While both the IASB and the new ISSB will be independent, both boards are expected to work “in very close cooperation to drive compatible reporting from the outset,” IASB Chair Andreas Barckow told a U.S. conference.
“This is a message that we have also heard loud and clear from our stakeholders and advisory bodies—connectivity between accounting requirements and sustainability disclosure requirements is essential,” he said in a speech on December 7 at the 2021 AICPA & CIMA Conference on Current SEC and PCAOB Developments.
Barckow’s remarks come at a time when sustainability issues have become a mainstream topic for every company board of directors.

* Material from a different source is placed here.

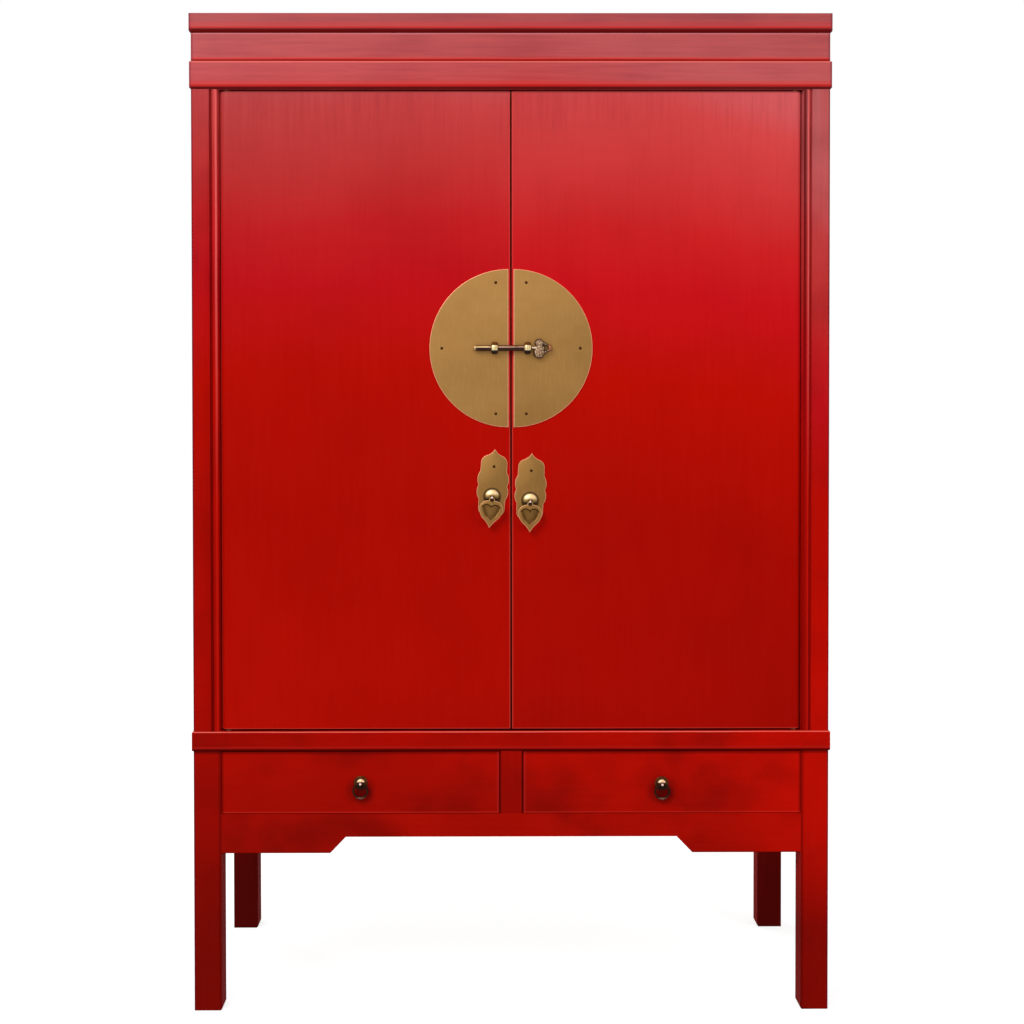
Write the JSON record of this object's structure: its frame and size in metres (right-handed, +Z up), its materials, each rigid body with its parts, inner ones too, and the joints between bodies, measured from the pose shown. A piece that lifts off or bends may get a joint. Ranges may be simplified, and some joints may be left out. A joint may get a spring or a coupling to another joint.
{
  "type": "wedding cabinet",
  "caption": "Tall lacquered cabinet on square legs with double doors, a round brass lock plate with draw pin, lobed brass door pulls and ring-pull drawers below.",
  "frame": {"origin": "on the floor, under the middle of the case; the hardware in front moves the middle of the bounding box about 8 mm forward of it", "axes": "+Z up along the posts, doors and drawers face -Y, +X to the right-hand door as seen from the front"},
  "size_m": [1.201, 0.5722, 1.87],
  "materials": {
    "red_lacquer": "worn satin red lacquer over wood",
    "plain_wood": "plain unpolished wood",
    "brass": "satin aged brass sheet",
    "antique_brass": "dark antique cast brass"
  },
  "bodies": {
    "case": {"back_panels": "plain_wood", "back_stile": "plain_wood", "belt_rail_ends": "red_lacquer", "belt_rail_front": "red_lacquer", "belt_rail_rear": "red_lacquer", "cornice_band_ends": "red_lacquer", "cornice_band_front": "red_lacquer", "cornice_band_rear": "red_lacquer", "door_stop": "plain_wood", "drawer_divider": "red_lacquer", "drawer_runners": "plain_wood", "frieze_ends": "red_lacquer", "frieze_front": "red_lacquer", "frieze_rear": "red_lacquer", "front_apron": "red_lacquer", "left_front_post": "red_lacquer", "left_jamb_strip": "red_lacquer", "left_rear_post": "red_lacquer", "left_side_panel": "red_lacquer", "lower_shelf": "plain_wood", "main_floor": "plain_wood", "rear_apron": "plain_wood", "right_front_post": "red_lacquer", "right_jamb_strip": "red_lacquer", "right_rear_post": "red_lacquer", "right_side_panel": "red_lacquer", "shelf_cleats": "plain_wood", "side_aprons": "red_lacquer", "top_frame_ends": "red_lacquer", "top_frame_front": "red_lacquer", "top_frame_rear": "red_lacquer", "top_panel": "red_lacquer", "upper_shelf": "plain_wood"},
    "left_door": {"left_door_panel": "red_lacquer", "left_door_battens": "plain_wood", "left_door_pivots": "plain_wood", "left_door_nails": "brass", "left_moon_plate": "brass", "left_lock_staple": "antique_brass", "left_pull_plate": "brass", "left_pull_boss": "brass"},
    "left_pendant": {"left_pendant": "brass"},
    "left_drawer": {"left_drawer_front": "red_lacquer", "left_drawer_box": "plain_wood", "left_drawer_rose": "antique_brass"},
    "left_drawer_ring": {"left_drawer_ring": "antique_brass"},
    "right_door": {"right_door_panel": "red_lacquer", "right_door_battens": "plain_wood", "right_door_pivots": "plain_wood", "right_door_nails": "brass", "right_moon_plate": "brass", "right_lock_staple": "antique_brass", "right_pull_plate": "brass", "right_pull_boss": "brass"},
    "right_pendant": {"right_pendant": "brass"},
    "right_drawer": {"right_drawer_front": "red_lacquer", "right_drawer_box": "plain_wood", "right_drawer_rose": "antique_brass"},
    "right_drawer_ring": {"right_drawer_ring": "antique_brass"},
    "lock_pin": {"lock_pin": "antique_brass"}
  },
  "joints": [
    {"name": "left_door_hinge", "type": "hinge", "parent": "case", "child": "left_door", "pos_m": [-0.5325, -0.259, 0.53], "axis": [0, 0, -1], "range_deg": [0, 95]},
    {"name": "right_door_hinge", "type": "hinge", "parent": "case", "child": "right_door", "pos_m": [0.5325, -0.259, 0.53], "axis": [0, 0, 1], "range_deg": [0, 95]},
    {"name": "lock_pin_draw", "type": "slide", "parent": "right_door", "child": "lock_pin", "axis": [1, 0, 0], "range_m": [0, 0.1]},
    {"name": "left_pendant_swing", "type": "hinge", "parent": "left_door", "child": "left_pendant", "pos_m": [-0.0357, -0.2855, 0.968], "axis": [-0.9979, 0, 0.0645], "range_deg": [-7, 120]},
    {"name": "right_pendant_swing", "type": "hinge", "parent": "right_door", "child": "right_pendant", "pos_m": [0.0356, -0.2855, 0.9602], "axis": [-0.9992, 0, 0.0401], "range_deg": [-7, 120]},
    {"name": "left_drawer_slide", "type": "slide", "parent": "case", "child": "left_drawer", "axis": [0, -1, 0], "range_m": [0, 0.38]},
    {"name": "right_drawer_slide", "type": "slide", "parent": "case", "child": "right_drawer", "axis": [0, -1, 0], "range_m": [0, 0.38]},
    {"name": "left_ring_swing", "type": "hinge", "parent": "left_drawer", "child": "left_drawer_ring", "pos_m": [-0.283, -0.2848, 0.43], "axis": [-1, 0, 0], "range_deg": [-10, 110]},
    {"name": "right_ring_swing", "type": "hinge", "parent": "right_drawer", "child": "right_drawer_ring", "pos_m": [0.283, -0.2848, 0.428], "axis": [-1, 0, 0], "range_deg": [-10, 110]}
  ]
}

“And for good reason—it is here where robust processes and controls resides,” he said. “So, for those involved in financial reporting, let me assure you—sustainability is going to become part of your day job—if it isn’t already!”
The formation of the International Sustainability Standards Board—the ISSB—was announced at the COP26 climate conference in November by the IFRS Foundation, and was welcomed by more than 40 jurisdictions around the world, including the U.S. Views in the accounting profession have been mixed because the topic is huge – spanning environment, social, and governance (ESG) matters.
The ISSB’s purpose is to develop a comprehensive global baseline of investor-focused, sustainability-related disclosure standards for the global capital markets. And a foundational prototype of climate-related and general disclosures are already in place.
“It will be up to each jurisdiction to decide whether and how to incorporate the global baseline into their own requirements,” said Barckow. “And there will be no requirement for the jurisdiction to be using IFRS Accounting Standards.”
Barckow, who took up the chair helm at the IASB on July 1, also highlighted the delineation between that board and the ISSB’s core responsibilities as they work hand in hand.
“The IASB is predominantly focused on reporting transactions and events that have taken place up until the reporting date; the ISSB’s focus is on risk and opportunities that could impact the company’s future value and cashflows,” he said. “We must work to avoid gaps, frictions, or unnecessary overlaps in the two boards’ literature. The two types of information should neatly fit together like two pieces in a puzzle.”
The principle-based nature of IFRS standards means that sustainability issues such as climate change and other emerging risks are already covered by existing requirements, Barckow explained. For example, companies are required to consider sustainability-related matters in their financial statements when their effect is material to users of the financial statements.
About a year ago, the IASB published educational material that highlighted the potential relationship between current requirements in IFRS and climate-related matters. Topics covered include impairment, provisions, and insurance contract liabilities—and issues such as risks arising from financial instruments.